Currently the scheduler checks what dags are on disk by calling list_py_file_paths this will need to be changed to instead look at the manifest and load the files on the local filesystem cache. Airflow scheduler will need to persist the URI into the DagRun table when it creates a new DagRun.

DagRun versioning

If we implement versioning of dags it will require a number of changes to the current scheduler. The biggest issue comes from how the scheduler currently propagates the dag object to it's various function calls for task scheduling. As is the scheduler loads in the dag objects that are found in the filesystem, and these passed along to the resulting functions. In order to implement versions we would need to associate a certain dag version/uri to a DagRun, when previous DagRuns are fetched we'll need to check if they were for an earlier dag version/uri and fetch that version/uri if necessary.

8 Comments

  1. Thanks for capturing this, will give it a fuller read later.

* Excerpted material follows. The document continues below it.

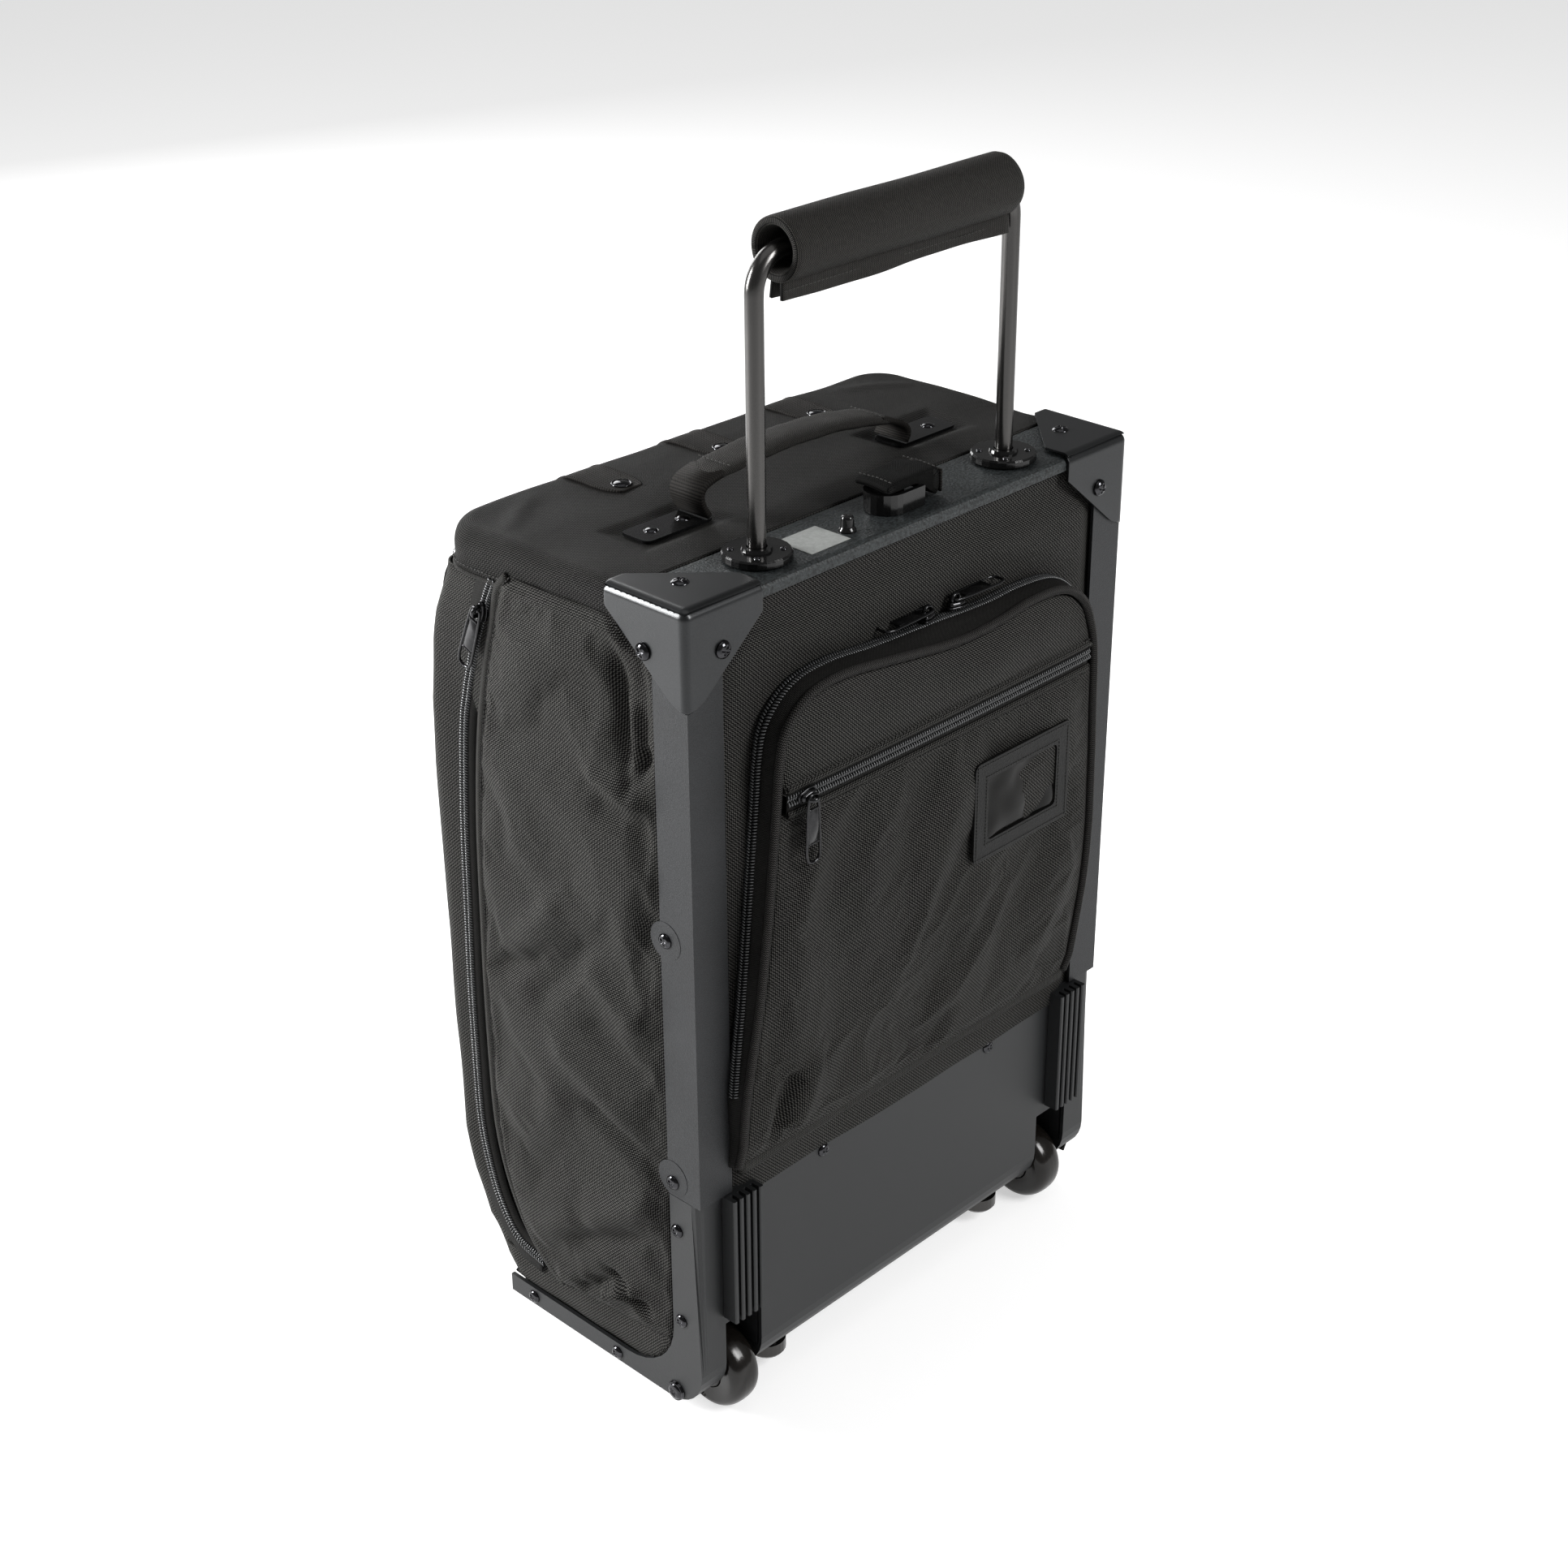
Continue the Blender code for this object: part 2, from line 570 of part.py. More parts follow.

    One question I have is how does this interact with "libraies" in dags - for instance some people have:

    from lib.utils import my_factory
    
    dag = my_factory(....)

    (i.e. where the DAG depends upon other files in the DAGs folder - so this would have dags/lib/utils.py?

    1. That's a great question, I'm not entirely sure what the best way to handle that some options could be:

      1. zip all dependencies with each dag
      2. Have some way of specify remote dependency files that need to be downloaded
      3. External libraries would need to be managed via pip
  2. Ian Davison  are you still working on this AIP?

  3. Chao-Han Tsai , I don't think the original author works on it. Feel free to grab and initiate the discussion.

    1. Thanks Tao Feng. Looks like I don't have permission to edit this page. Do you know how I can gain access?

  4. Chao-Han Tsai , I add you permissions to the wiki space, let me know if you can't access it.